Georg Friedrich Kersting

View of Rostock Gertrude square,  1809, Georg Friedrich Kersting
Georg Friedrich Kersting,
Self-portrait, 1814
For twenty-six years, I taught impudent young Ohio brats kids what art was all about. Although I've always enjoyed helping others learn (adults and children), that was only one part of my decision to major in art education in college and obtain a teaching certificate. The other factor was, I enjoy eating, and better yet, not having to worry about where my next meal might be coming from--security. Tenure is a wonderful thing. There was also the fact that I love to travel, enjoy long vacations, and liked the short summers when I was free to paint and sell (or try to) the fruits of my easel. The work was fun, though stressful, and when it was neither it was boring, but everyone has to make sacrifices. I paid my dues. Had I chosen a full-time career as a painter, I might have become rich and famous or, more likely, poor and obscure. Teaching allowed me a place somewhere in the middle of both, the best of the worst, the worst of the best, you might say. The German painter, Georg Friedrich Kersting was in the same situation. He painted quiet interiors with lovely ladies, as well as passable portraits, but he also had a day job. Kersting, well, for lack of a simpler job description...painted pottery.


Some of Kersting's dinner plate designs for Biedermeir.
In all fairness, while he probably applied his hand to quite a number of dinner plates, it's more likely he simply created various designs (or patterns as we'd call them today, above) then trained and directed other, somewhat less-talented artisans in reproducing them onto the Biedermeier porcelain made in the town of Meissen, Germany (the far eastern part Germany near the Polish border). Kersting began working there in 1818 and continued until his death in 1847 at the age of sixty-two. An artist friend, Louise Seidler, referred to him as "an altogether splendid and comical fellow."

The Embroiderer, 1811,
Georg Kersting
Caspar David Friedrich in his Studio,
1811, Georg Kersting
If one is known by the company they keep, then Kersting was in good company. His best friend was the German Romantic artist, Caspar David Friedrich (above, left), who introduced him to the German poet, Johann Wolfgang von Goethe, who introduced him to the Grand Duke Charles Augustus of Saxe-Weimar-Eisenach (one of several Prussian duchies dating back to medieval times). Keep in mind, Kersting, was born in 1785 and lived at a time when Germany had not yet coalesced into a single nation, awaiting the arrival of Prussian Chancellor Otto von Bismarck in 1871. Goethe recommended the duke purchase Kersting's The Embroiderer, (above, right) painted in 1811. There's no indication the duke took his advice. Despite knowing all the right people, and being a somewhat better than average artist, Kersting's work never sold well during his lifetime.
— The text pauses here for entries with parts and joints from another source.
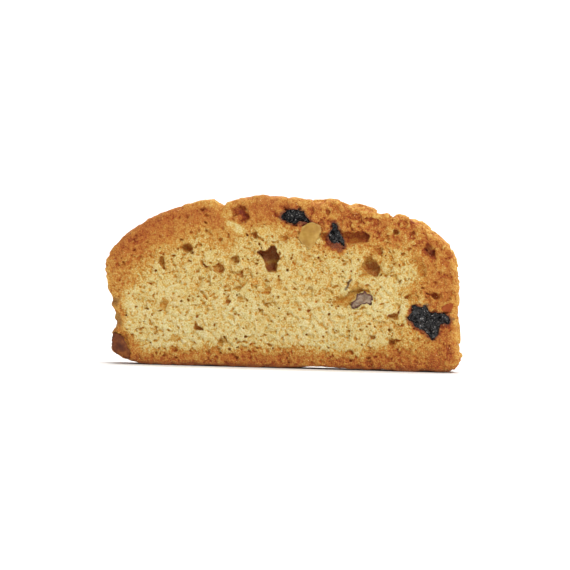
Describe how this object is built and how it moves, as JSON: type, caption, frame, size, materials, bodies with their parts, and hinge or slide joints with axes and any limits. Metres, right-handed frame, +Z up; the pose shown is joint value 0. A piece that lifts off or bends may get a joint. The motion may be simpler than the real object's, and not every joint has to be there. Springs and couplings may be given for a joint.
{
  "type": "biscotti",
  "caption": "Slice of a fruit and nut biscotti loaf standing on its flat baked base, with raisins, nuts and open crumb showing in both cut faces.",
  "frame": {"origin": "middle of the flat base: half way along the slice and half way through its thickness, on the plane it rests on", "axes": "+X along the slice, towards the end with the large raisin; +Y through its thickness, away from the front cut face; +Z up, towards the rounded top crust"},
  "size_m": [0.1001, 0.016, 0.0483],
  "materials": {
    "crumb": "matt open crumb, browned to a rough crust at its edges",
    "raisin": "wrinkled, half gloss, nearly black",
    "sultana": "smooth, half gloss, dark red brown",
    "pale_nut": "smooth, waxy, pale ochre",
    "walnut": "matt grey beige flesh with a dark skin",
    "peel": "candied, translucent, glossy"
  },
  "bodies": {
    "root": {"biscotti_slice": "crumb", "raisin_top": "raisin", "raisin_spire": "raisin", "raisin_large": "raisin", "sultana_corner": "sultana", "nut_pale": "pale_nut", "walnut_chip": "walnut", "orange_peel": "peel", "raisin_back_left": "raisin", "raisin_back_right": "raisin", "nut_back": "pale_nut", "walnut_back": "walnut"}
  },
  "joints": []
}
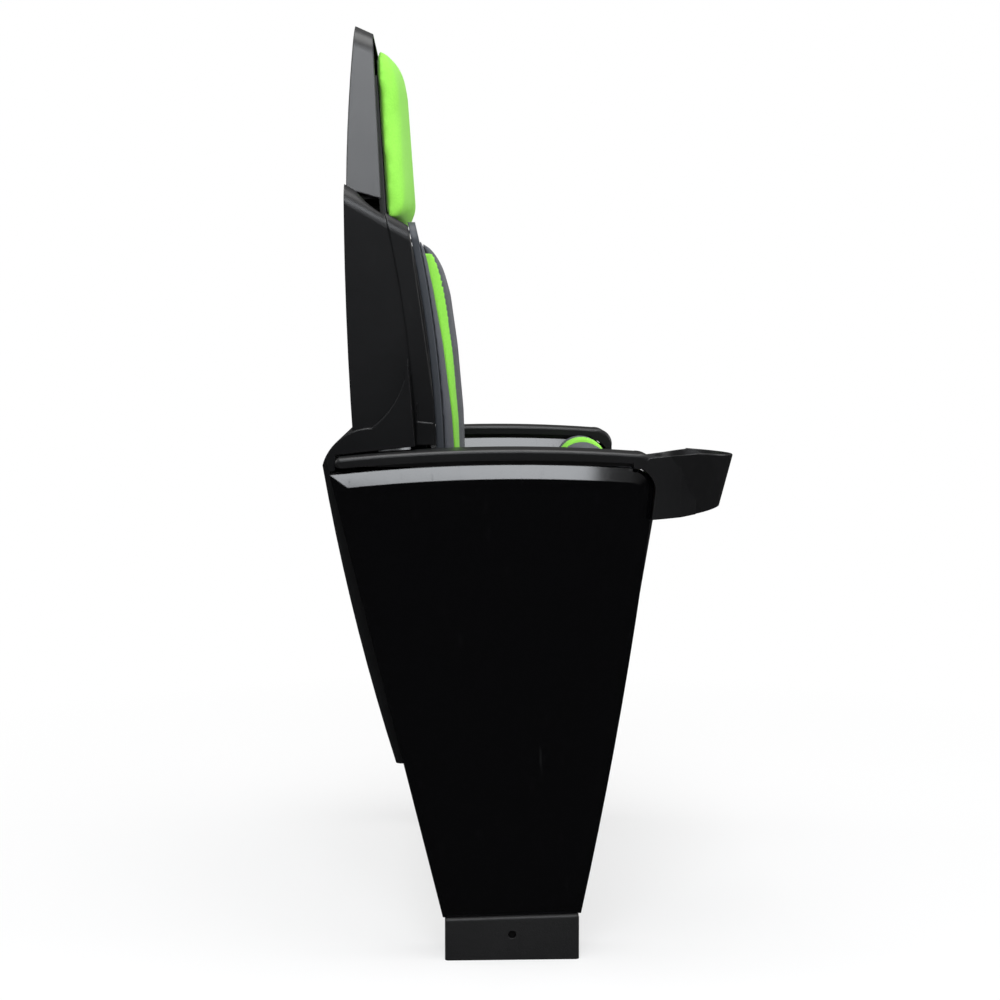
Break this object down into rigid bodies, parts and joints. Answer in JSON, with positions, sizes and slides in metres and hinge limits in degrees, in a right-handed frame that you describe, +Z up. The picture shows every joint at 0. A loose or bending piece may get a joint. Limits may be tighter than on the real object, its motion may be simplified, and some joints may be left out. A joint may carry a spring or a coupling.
{
  "type": "stadium seat",
  "caption": "Tip-up auditorium seat with a fixed high back, padded headrest, tapered side standards, armrests and a cup holder on the sitter's right.",
  "frame": {"origin": "on the floor, at the centre of the four anchor holes", "axes": "+Z up, -Y towards the front of the seat, +X to the sitter's left"},
  "size_m": [0.6631, 0.4879, 1.132],
  "materials": {
    "panel_gloss": "gloss",
    "armrest_moulding": "satin",
    "shell_moulding": "satin",
    "seat_moulding": "satin",
    "foot_moulding": "satin",
    "steel_black": "satin",
    "steel_zinc": "satin",
    "spacer_black": "satin",
    "screw_black": "satin",
    "bush_nylon": "satin",
    "rubber_black": "matte",
    "spring_steel": "satin",
    "rim_dark": "satin",
    "plywood": "matte",
    "fabric_green": "matte",
    "fabric_grey": "matte"
  },
  "bodies": {
    "stand": {"arm_link_cover_left": "shell_moulding", "arm_link_cover_right": "shell_moulding", "armrest_left": "armrest_moulding", "armrest_right": "armrest_moulding", "armrest_screws": "screw_black", "back_board": "rim_dark", "back_bolster_left": "fabric_grey", "back_bolster_right": "fabric_grey", "back_bolts_left": "steel_zinc", "back_bolts_right": "steel_zinc", "back_cushion": "fabric_grey", "back_frame": "steel_black", "back_shell": "shell_moulding", "back_stripe_left": "fabric_green", "back_stripe_right": "fabric_green", "board_screws": "screw_black", "foot_cover_left": "foot_moulding", "foot_cover_right": "foot_moulding", "foot_screws": "screw_black", "headrest_board": "plywood", "headrest_cushion": "fabric_green", "hinge_nut_left": "steel_zinc", "hinge_nut_right": "steel_zinc", "hinge_shaft_left": "steel_zinc", "hinge_shaft_right": "steel_zinc", "hinge_spacer_left": "spacer_black", "hinge_spacer_right": "spacer_black", "inner_panel_left": "panel_gloss", "inner_panel_right": "panel_gloss", "leg_frame_left": "steel_black", "leg_frame_right": "steel_black", "lower_cover": "shell_moulding", "lower_cover_screws": "screw_black", "outer_panel_left": "panel_gloss", "outer_panel_right": "panel_gloss", "panel_screws": "screw_black", "shell_screws": "screw_black", "stop_plate_left": "steel_black", "stop_plate_right": "steel_black"},
    "seat": {"hinge_bracket_left": "steel_black", "hinge_bracket_right": "steel_black", "hinge_bush_left": "bush_nylon", "hinge_bush_right": "bush_nylon", "return_spring_left": "spring_steel", "return_spring_right": "spring_steel", "seat_board": "plywood", "seat_bolster_left": "fabric_grey", "seat_bolster_right": "fabric_grey", "seat_cushion": "fabric_grey", "seat_screws": "screw_black", "seat_shell": "seat_moulding", "seat_stripe_left": "fabric_green", "seat_stripe_right": "fabric_green", "stop_pin_left": "steel_zinc", "stop_pin_right": "steel_zinc", "stop_sleeve_left": "rubber_black", "stop_sleeve_right": "rubber_black"}
  },
  "joints": [
    {"name": "seat_tip", "type": "hinge", "parent": "stand", "child": "seat", "pos_m": [0, -0.092, 0.296], "axis": [1, 0, 0], "range_deg": [0, 61], "stiffness_Nm_per_rad": 5, "springref_deg": -28.65}
  ]
}
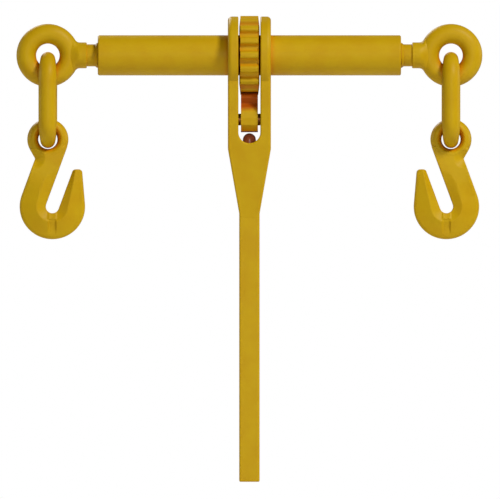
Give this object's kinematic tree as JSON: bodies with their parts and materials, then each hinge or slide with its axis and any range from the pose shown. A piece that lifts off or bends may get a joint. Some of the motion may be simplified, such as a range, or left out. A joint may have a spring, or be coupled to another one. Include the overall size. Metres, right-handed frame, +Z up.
{
  "type": "ratchet load binder",
  "caption": "Ratchet load binder: a barrel with a ratchet handle drives two eye screws in or out, each carrying a link and a grab hook for chain.",
  "frame": {"origin": "middle of the barrel, on its axis", "axes": "+X along the barrel to the right-hand end, +Z up away from the handle's grip, -Y to the front"},
  "size_m": [0.3906, 0.066, 0.3903],
  "materials": {
    "barrel_paint": "semi-gloss golden yellow paint",
    "gear_paint": "semi-gloss golden yellow paint, darker in the tooth roots",
    "handle_paint": "semi-gloss golden yellow paint over a forging",
    "forged_paint": "semi-gloss golden yellow paint, worn thin on the thread",
    "link_paint": "semi-gloss golden yellow paint",
    "hook_paint": "semi-gloss golden yellow paint over a forging",
    "pin_steel": "oiled steel",
    "plunger_steel": "dark, polished hardened steel",
    "spring_steel": "oil-blackened spring steel",
    "nut_steel": "greased machined steel"
  },
  "bodies": {
    "barrel": {"barrel_tube": "barrel_paint", "left_nut": "nut_steel", "right_nut": "nut_steel", "ratchet_gear": "gear_paint", "gear_drive_pins": "pin_steel"},
    "handle": {"handle": "handle_paint", "pawl_pin": "gear_paint", "plunger_spring": "spring_steel"},
    "pawl": {"pawl": "gear_paint"},
    "plunger": {"detent_plunger": "plunger_steel"},
    "left_stop": {"left_stop_ring": "pin_steel"},
    "left_screw": {"left_eye_screw": "forged_paint", "left_circlip": "spring_steel"},
    "left_link": {"left_link": "link_paint"},
    "left_hook": {"left_hook": "hook_paint"},
    "right_stop": {"right_stop_ring": "pin_steel"},
    "right_screw": {"right_eye_screw": "forged_paint", "right_circlip": "spring_steel"},
    "right_link": {"right_link": "link_paint"},
    "right_hook": {"right_hook": "hook_paint"}
  },
  "joints": [
    {"name": "handle_swing", "type": "hinge", "parent": "barrel", "child": "handle", "pos_m": [0, 0, 0], "axis": [1, 0, 0], "continuous": true},
    {"name": "pawl_toggle", "type": "hinge", "parent": "handle", "child": "pawl", "pos_m": [0, 0, -0.0538], "axis": [1, 0, 0], "range_deg": [-16, 16]},
    {"name": "plunger_slide", "type": "slide", "parent": "handle", "child": "plunger", "axis": [0, 0, 1], "range_m": [-0.003, 0], "stiffness_N_per_m": 2000, "springref_m": 0.004, "deforming": ["plunger_spring"]},
    {"name": "left_stop_slide", "type": "slide", "parent": "barrel", "child": "left_stop", "axis": [-1, 0, 0], "range_m": [0, 0.0905]},
    {"name": "left_screw_turn", "type": "hinge", "parent": "left_stop", "child": "left_screw", "pos_m": [0, 0, 0], "axis": [1, 0, 0], "range_deg": [0, 6480]},
    {"name": "left_link_swing", "type": "hinge", "parent": "left_screw", "child": "left_link", "pos_m": [-0.1689, 0, 0], "axis": [0, 1, 0], "range_deg": [-30, 110]},
    {"name": "left_hook_swing", "type": "hinge", "parent": "left_link", "child": "left_hook", "pos_m": [-0.1689, 0, -0.0715], "axis": [0, 1, 0], "range_deg": [-45, 75]},
    {"name": "right_stop_slide", "type": "slide", "parent": "barrel", "child": "right_stop", "axis": [1, 0, 0], "range_m": [0, 0.0905]},
    {"name": "right_screw_turn", "type": "hinge", "parent": "right_stop", "child": "right_screw", "pos_m": [0, 0, 0], "axis": [1, 0, 0], "range_deg": [0, 6480]},
    {"name": "right_link_swing", "type": "hinge", "parent": "right_screw", "child": "right_link", "pos_m": [0.1689, 0, 0], "axis": [0, -1, 0], "range_deg": [-30, 110]},
    {"name": "right_hook_swing", "type": "hinge", "parent": "right_link", "child": "right_hook", "pos_m": [0.1689, 0, -0.0715], "axis": [0, -1, 0], "range_deg": [-45, 75]}
  ],
  "couplings": [
    {"joint": "left_stop_slide", "follows": "left_screw_turn", "m_per_rad": 0.00079577},
    {"joint": "right_screw_turn", "follows": "left_screw_turn", "ratio": 1},
    {"joint": "right_stop_slide", "follows": "left_screw_turn", "m_per_rad": 0.00079577}
  ]
}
Moonrise by the Sea, 1822, Caspar David Friedrich.
By 1822 he was probably painting his own "staffage."
Faust in his Study, 1829,
Georg Kersting.
Though he often accompanied Friedrich on painting "hikes" into the mountains and is even said to have painted "staffage" (human figures and decorations) into some of his friend's early Romantic, landscapes, and was undoubtedly influenced by Friedrich, his academic training came from the Copenhagen Academy. Moreover, his style tend toward the Dutch tradition, along with his fascination for everyday-life genre painting (also a Dutch trait)--not exactly the type of work to interest a grand duke. Kersting tried moving to Dresden where he painted for a time before resorting to joining the all-volunteer, Lützow Free Corps of the Prussian Army in 1813. A year later he moved to Poland where he tried his hand at being a drawing instructor. That didn't work out either. Kersting's Faust in his Study (left), from 1829 may have been an attempt to sell Goethe a portrait of his most famous character. Despite a career that seemed to be going nowhere, Kersting married in 1818. During the next thirty years, as his family grew to include four children, his unglamorous position as chief artist at Biedermeier Porcelain must have come as something of a comforting relief from the arduous and unsuccessful effort to become a famous artist like his friend Caspar David Friedrich.

Young Woman at a Spinning Wheel and Boy with Swords and Drum,
1828, Georg Kersting, possibly his wife and son.